── Supplied material

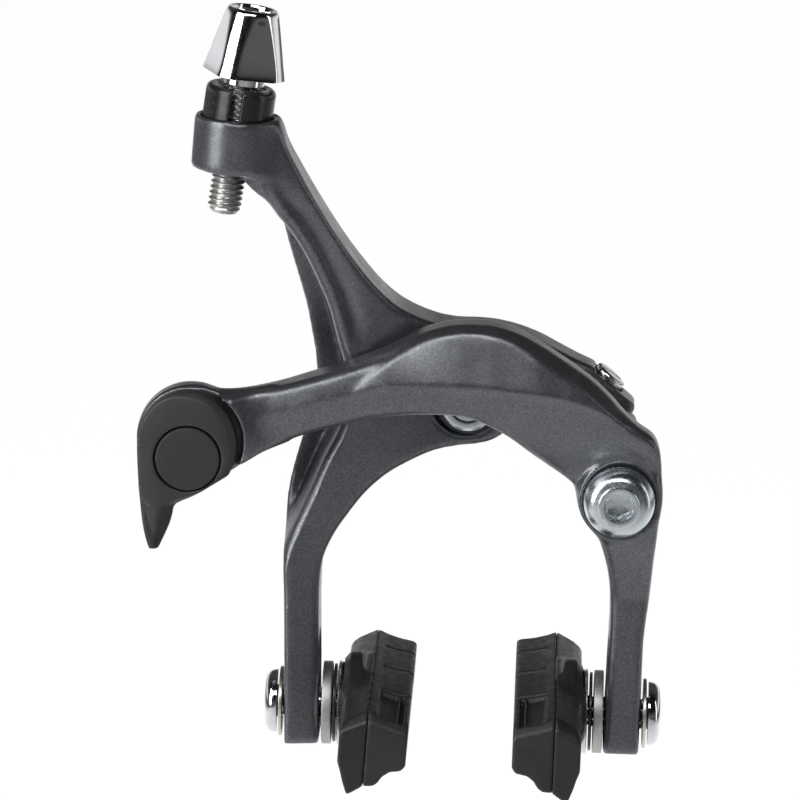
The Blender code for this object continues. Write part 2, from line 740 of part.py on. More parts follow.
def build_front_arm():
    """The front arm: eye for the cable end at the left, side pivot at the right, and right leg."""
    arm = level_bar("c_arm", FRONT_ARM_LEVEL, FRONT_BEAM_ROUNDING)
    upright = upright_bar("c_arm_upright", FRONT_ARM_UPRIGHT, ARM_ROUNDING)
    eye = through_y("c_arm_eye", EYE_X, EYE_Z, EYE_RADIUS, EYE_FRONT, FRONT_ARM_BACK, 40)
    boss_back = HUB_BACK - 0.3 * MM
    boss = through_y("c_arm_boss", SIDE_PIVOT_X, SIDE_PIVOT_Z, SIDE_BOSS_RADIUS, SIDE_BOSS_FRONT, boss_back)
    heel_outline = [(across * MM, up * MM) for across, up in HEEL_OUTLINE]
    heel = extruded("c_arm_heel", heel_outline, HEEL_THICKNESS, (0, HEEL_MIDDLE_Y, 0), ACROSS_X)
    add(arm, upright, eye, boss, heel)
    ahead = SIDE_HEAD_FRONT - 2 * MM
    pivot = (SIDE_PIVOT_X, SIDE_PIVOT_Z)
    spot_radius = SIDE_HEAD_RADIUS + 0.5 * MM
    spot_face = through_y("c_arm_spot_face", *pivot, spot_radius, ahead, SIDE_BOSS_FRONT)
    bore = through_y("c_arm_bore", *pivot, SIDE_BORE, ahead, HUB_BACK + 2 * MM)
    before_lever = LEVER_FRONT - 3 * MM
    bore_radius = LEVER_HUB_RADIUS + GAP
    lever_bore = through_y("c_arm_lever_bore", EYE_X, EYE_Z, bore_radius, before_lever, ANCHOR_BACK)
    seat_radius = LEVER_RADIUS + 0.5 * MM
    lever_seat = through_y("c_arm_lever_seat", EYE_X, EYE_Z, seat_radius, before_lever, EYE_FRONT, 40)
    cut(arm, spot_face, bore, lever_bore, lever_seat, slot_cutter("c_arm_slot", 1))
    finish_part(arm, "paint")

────

Task description: Return what is listed above, exactly and completely.

Answer for this exercise:
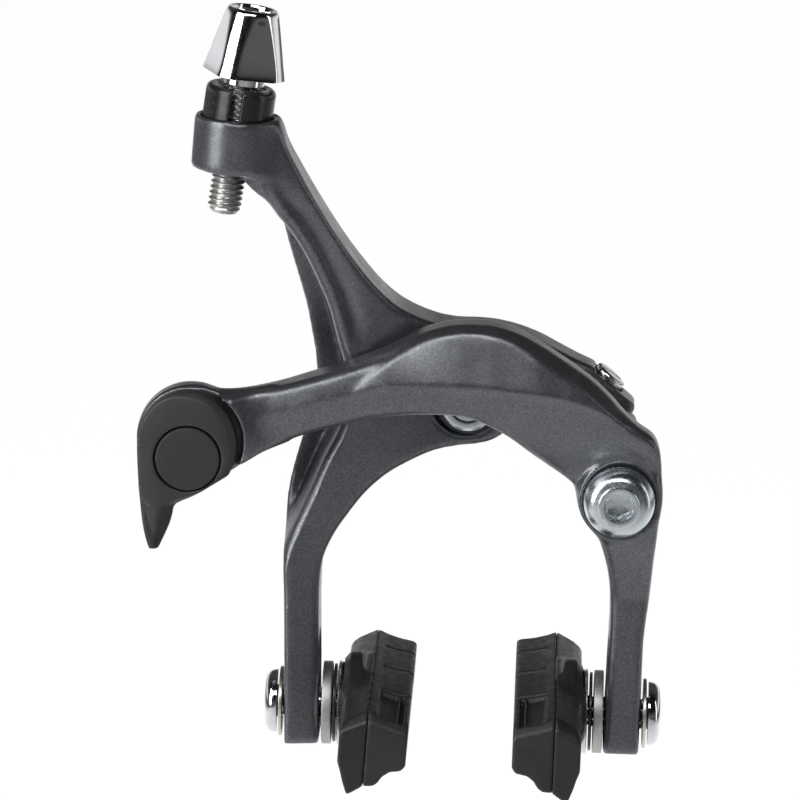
The Blender code for this object continues. Write part 2, from line 740 of part.py on. More parts follow.
def build_front_arm():
    """The front arm: eye for the cable end at the left, side pivot at the right, and right leg."""
    arm = level_bar("c_arm", FRONT_ARM_LEVEL, FRONT_BEAM_ROUNDING)
    upright = upright_bar("c_arm_upright", FRONT_ARM_UPRIGHT, ARM_ROUNDING)
    eye = through_y("c_arm_eye", EYE_X, EYE_Z, EYE_RADIUS, EYE_FRONT, FRONT_ARM_BACK, 40)
    boss_back = HUB_BACK - 0.3 * MM
    boss = through_y("c_arm_boss", SIDE_PIVOT_X, SIDE_PIVOT_Z, SIDE_BOSS_RADIUS, SIDE_BOSS_FRONT, boss_back)
    heel_outline = [(across * MM, up * MM) for across, up in HEEL_OUTLINE]
    heel = extruded("c_arm_heel", heel_outline, HEEL_THICKNESS, (0, HEEL_MIDDLE_Y, 0), ACROSS_X)
    add(arm, upright, eye, boss, heel)
    ahead = SIDE_HEAD_FRONT - 2 * MM
    pivot = (SIDE_PIVOT_X, SIDE_PIVOT_Z)
    spot_radius = SIDE_HEAD_RADIUS + 0.5 * MM
    spot_face = through_y("c_arm_spot_face", *pivot, spot_radius, ahead, SIDE_BOSS_FRONT)
    bore = through_y("c_arm_bore", *pivot, SIDE_BORE, ahead, HUB_BACK + 2 * MM)
    before_lever = LEVER_FRONT - 3 * MM
    bore_radius = LEVER_HUB_RADIUS + GAP
    lever_bore = through_y("c_arm_lever_bore", EYE_X, EYE_Z, bore_radius, before_lever, ANCHOR_BACK)
    seat_radius = LEVER_RADIUS + 0.5 * MM
    lever_seat = through_y("c_arm_lever_seat", EYE_X, EYE_Z, seat_radius, before_lever, EYE_FRONT, 40)
    cut(arm, spot_face, bore, lever_bore, lever_seat, slot_cutter("c_arm_slot", 1))
    finish_part(arm, "paint")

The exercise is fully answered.